Querido gravador
por Francisco RussoExistem filmes cuja atuação é tão luminosa que ofusca todo o resto. É o caso de Hermila Guedes em Era uma Vez Eu, Verônica. Por mais que Marcelo Gomes tenha sido bem sucedido na direção, é difícil imaginar outra atriz interpretando com tamanha competência esta personagem difícil, devido à naturalidade da própria trama e suas variáveis de personalidade. Apenas isto já bastaria para assistir ao filme, mas ele oferece mais.

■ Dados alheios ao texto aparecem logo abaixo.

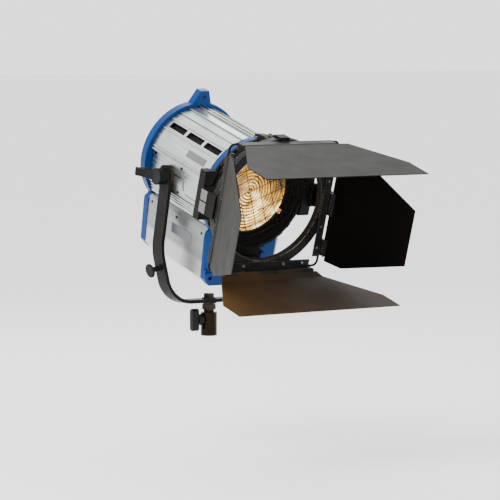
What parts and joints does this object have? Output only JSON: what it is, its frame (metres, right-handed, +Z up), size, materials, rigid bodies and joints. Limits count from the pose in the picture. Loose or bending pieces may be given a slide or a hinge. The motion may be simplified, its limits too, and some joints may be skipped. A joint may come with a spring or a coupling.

A história é focada em Verônica, uma jovem que ainda mora com o pai (W.J. Solha, muito bem) e acaba de se formar em medicina. Ela está prestes a iniciar residência em um hospital público e, com o dia a dia, passa a ter dúvidas naturais da profissão, decorrentes do peso emocional que os pacientes lhe trazem. Somado a isto existe a preocupação com a saúde do pai e questões existenciais que todos passam em algum momento da vida. É esta a profissão que quero seguir? Conseguirei me sustentar? Serei feliz? São perguntas que Verônica faz a si mesma, tendo como confessionário um simples gravador. É ele que a ouve, servindo como uma espécie de autoterapia ao lidar com as dores da vida.
Além disto, Verônica é o arquétipo da mulher moderna, que precisa dividir o tempo entre a casa e o trabalho, sem deixar de lado o prazer pessoal. Este último ponto surge a partir de tórridas cenas de sexo, que servem de válvula de escape para que abstraia dos problemas do dia a dia. Há ainda mais uma particularidade dos dias atuais: Verônica não busca amor, mas sexo. Ela está interessada apenas em saciar a libido, não em um relacionamento sério.

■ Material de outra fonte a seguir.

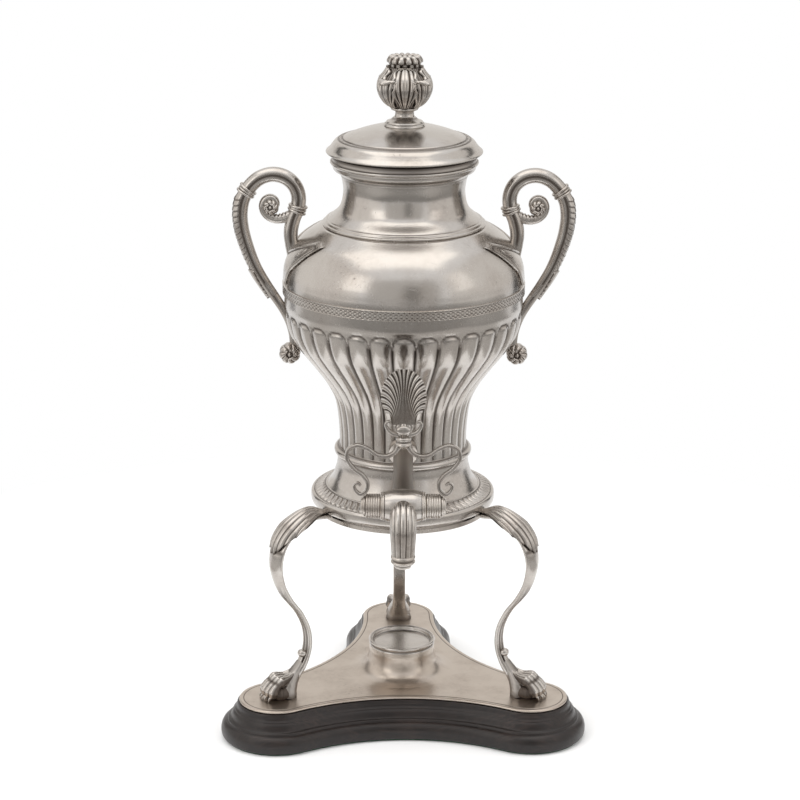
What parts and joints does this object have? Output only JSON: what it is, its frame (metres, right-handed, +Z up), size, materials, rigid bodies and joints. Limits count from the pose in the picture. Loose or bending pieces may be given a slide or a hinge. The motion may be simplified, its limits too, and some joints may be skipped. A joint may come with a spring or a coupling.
{
  "type": "samovar",
  "caption": "Vase-shaped hot-water urn on three lion-paw legs and a dark wooden plinth, with scroll handles, a lift-off lid and a tap with a palmette key.",
  "frame": {"origin": "centre of the plinth's underside, on the vessel's axis, in the plane it rests on", "axes": "+Z up the vessel's axis, -Y towards the tap and the front, +X towards the right handle as seen from the front"},
  "size_m": [0.2711, 0.2883, 0.5],
  "materials": {
    "silver_plate": "old silver plate over copper alloy, satin to polished, brown tarnish in the hollows",
    "black_wood": "ebonised, waxed",
    "felt": "baize",
    "brass": "dull brass",
    "tinned_copper": "tinned copper",
    "steel_screw": "plain",
    "fibre_washer": "red fibre"
  },
  "bodies": {
    "urn": {"base_felt": "felt", "plinth": "black_wood", "base_plate": "silver_plate", "lamp_seat": "silver_plate", "paw_screws": "steel_screw", "paw_left": "silver_plate", "paw_right": "silver_plate", "paw_back": "silver_plate", "leg_left": "silver_plate", "leg_right": "silver_plate", "leg_back": "silver_plate", "knee_shell_left": "silver_plate", "knee_shell_right": "silver_plate", "knee_shell_back": "silver_plate", "stand_ring": "brass", "leg_rivets": "brass", "foot_flange": "silver_plate", "foot_cone": "silver_plate", "lower_ring": "silver_plate", "vessel_floor": "tinned_copper", "vessel_waist": "silver_plate", "lower_body": "silver_plate", "upper_body": "silver_plate", "neck": "silver_plate", "waist_band": "silver_plate", "shoulder_ring": "silver_plate", "rim_collar": "silver_plate", "handle_left": "silver_plate", "handle_right": "silver_plate", "handle_curl_left": "silver_plate", "handle_curl_right": "silver_plate", "handle_bracelets_left": "silver_plate", "handle_bracelets_right": "silver_plate", "handle_rosettes_left": "silver_plate", "handle_rosettes_right": "silver_plate", "tap_pad": "silver_plate", "tap_pipe": "silver_plate", "tap_nut": "brass", "tap_washer": "fibre_washer", "tap_barrel": "silver_plate", "tap_barrel_rings": "silver_plate", "spout": "silver_plate", "spout_collar": "silver_plate", "nozzle": "silver_plate"},
    "key": {"tap_plug": "brass", "plug_sleeve_left": "silver_plate", "plug_sleeve_right": "silver_plate", "plug_caps": "silver_plate", "key_arm_left": "silver_plate", "key_arm_right": "silver_plate", "key_collar": "silver_plate", "key_calyx": "silver_plate", "key_palmette": "silver_plate"},
    "lid": {"lid_shell": "silver_plate", "lid_bezel": "silver_plate", "finial_foot": "silver_plate", "finial_knop": "silver_plate", "finial_rosette": "silver_plate", "finial_screw": "steel_screw", "finial_nut": "brass"}
  },
  "joints": [
    {"name": "lid_lift", "type": "slide", "parent": "urn", "child": "lid", "axis": [0, 0, 1], "range_m": [0, 0.06]},
    {"name": "key_tip", "type": "hinge", "parent": "urn", "child": "key", "pos_m": [0, -0.11, 0.1995], "axis": [1, 0, 0], "range_deg": [0, 90]}
  ]
}
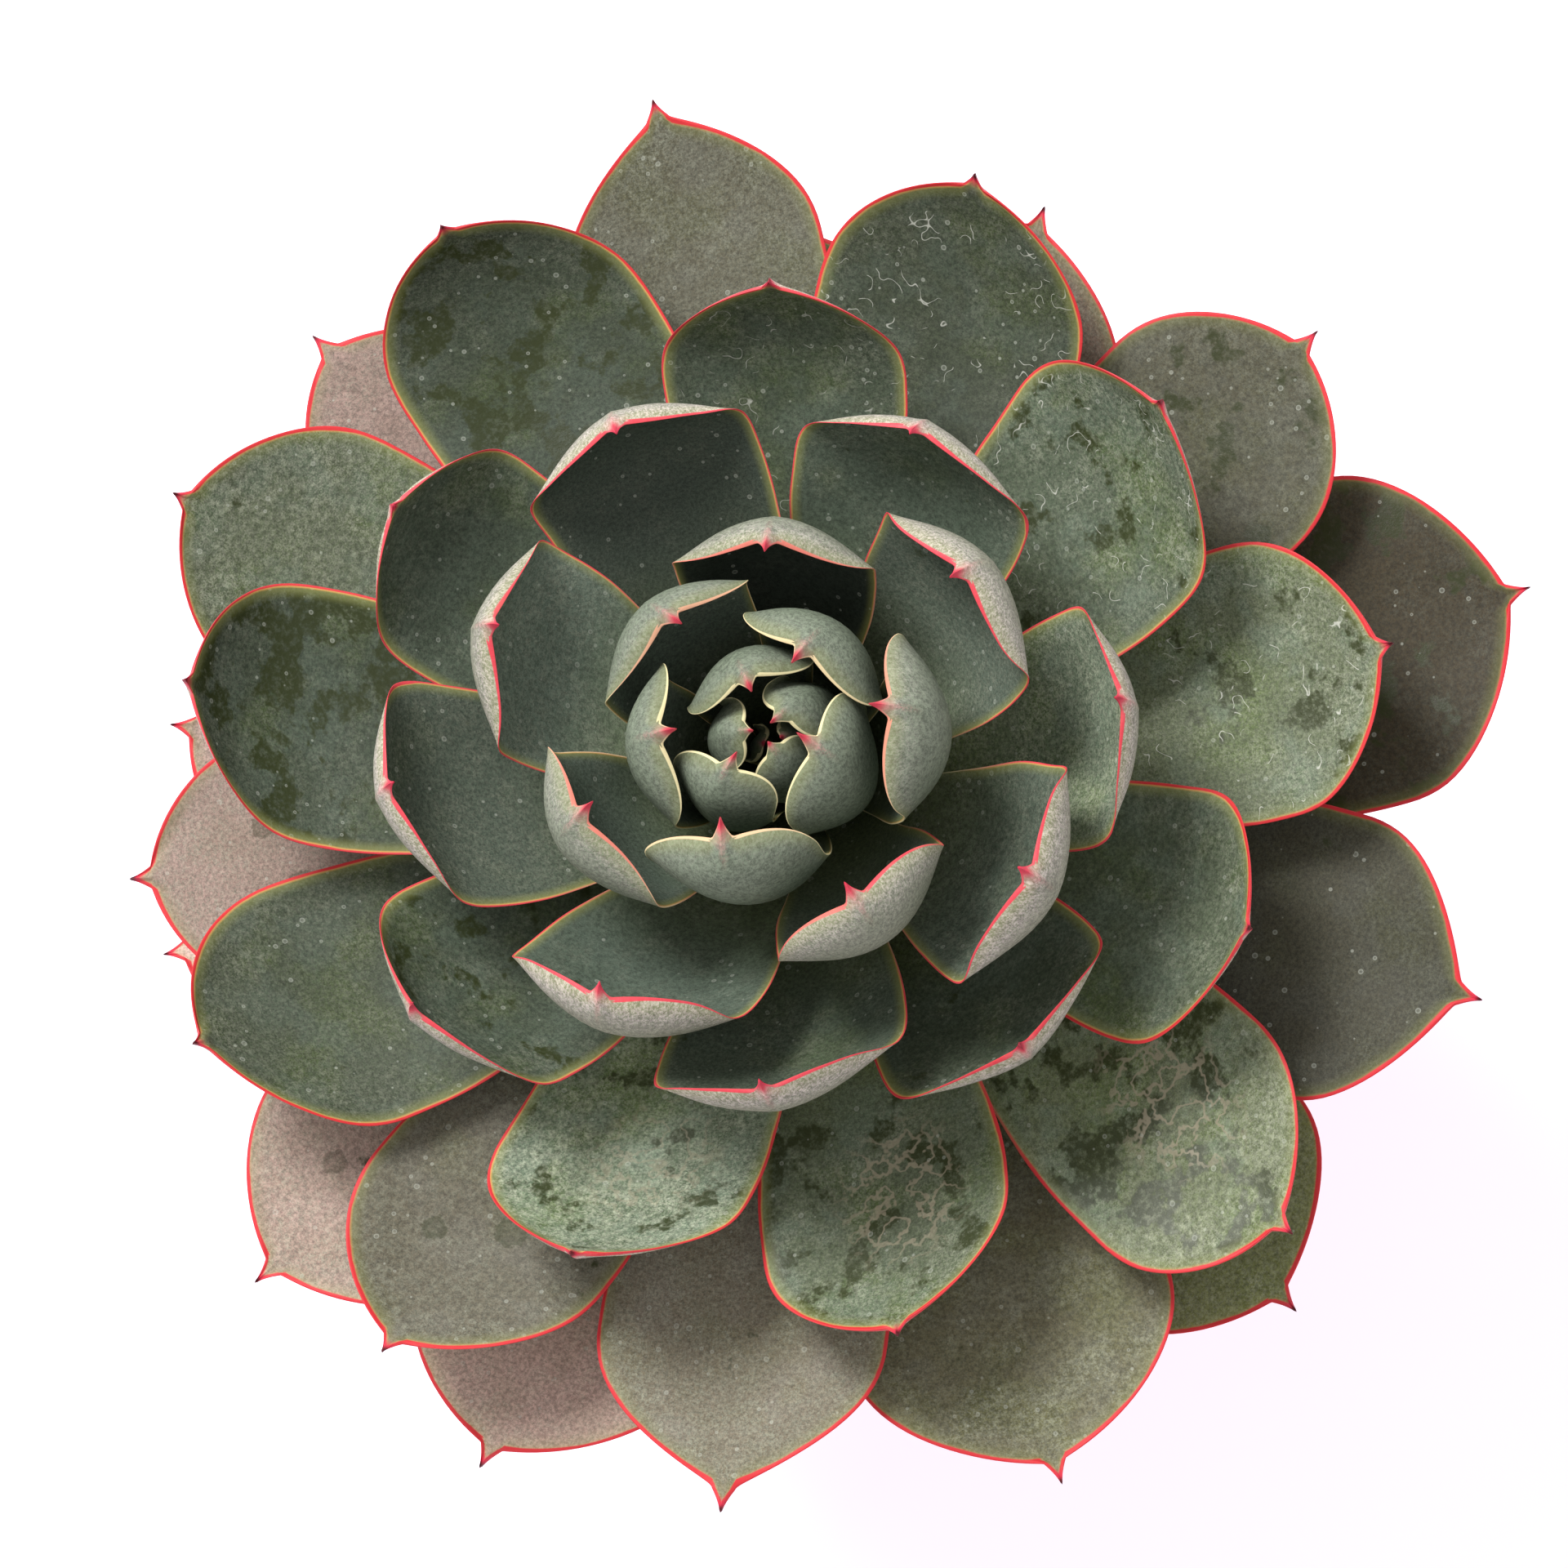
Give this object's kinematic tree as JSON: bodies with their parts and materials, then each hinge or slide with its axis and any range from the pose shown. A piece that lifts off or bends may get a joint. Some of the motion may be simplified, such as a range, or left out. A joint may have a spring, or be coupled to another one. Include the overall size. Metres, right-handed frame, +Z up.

É neste contraste que Hermila Guedes brilha. Sua Verônica é de uma doçura impressionante no trato com o pai e seus pacientes, ao mesmo tempo que vira um furacão quando se deixa levar pela libido. E, neste caso, a única regra que estipula a quem ela pertence é sua própria vontade. Trata-se da quebra da tradicional imagem da mocinha romântica, sendo substituída por uma versão contemporânea que poderia morar em qualquer cidade brasileira. Estes dois lados impressionam pela transformação sofrida por Hermila, mas são perfeitamente verossímeis dentro de uma mesma personagem. É esta junção coesa que faz com que, pouco a pouco, o público sinta uma simpatia natural por Verônica e se impressione cada vez mais com sua intérprete.
Entretanto, Era uma Vez Eu, Verônica não é apenas Hermila Guedes. Marcelo Gomes faz um belo trabalho na composição da história como um todo, tendo como destaque o olhar carinhoso que dá à cidade de Recife. São belíssimas as cenas em que Verônica é vista boiando dentro d'água, com a cidade ao fundo. O diretor também acerta ao não esconder do público as cenas de sexo, parte importante da personalidade da personagem principal. Por mais que haja cenas de nudez frontal, elas estão inseridas no contexto da trama e não são gratuitas.
Bem dirigido e com um elenco coeso, Era uma Vez Eu, Verônica impressiona também pela linha naturalista na condução da história, sem grandes reviravoltas. Trata-se do olhar sobre um momento na vida de Verônica, refletindo seus sentimentos e pensamentos. Um belo e ousado filme, que tem a felicidade de contar com uma atuação luminosa de Hermila Guedes. Sem ela, com certeza seria um filme pior.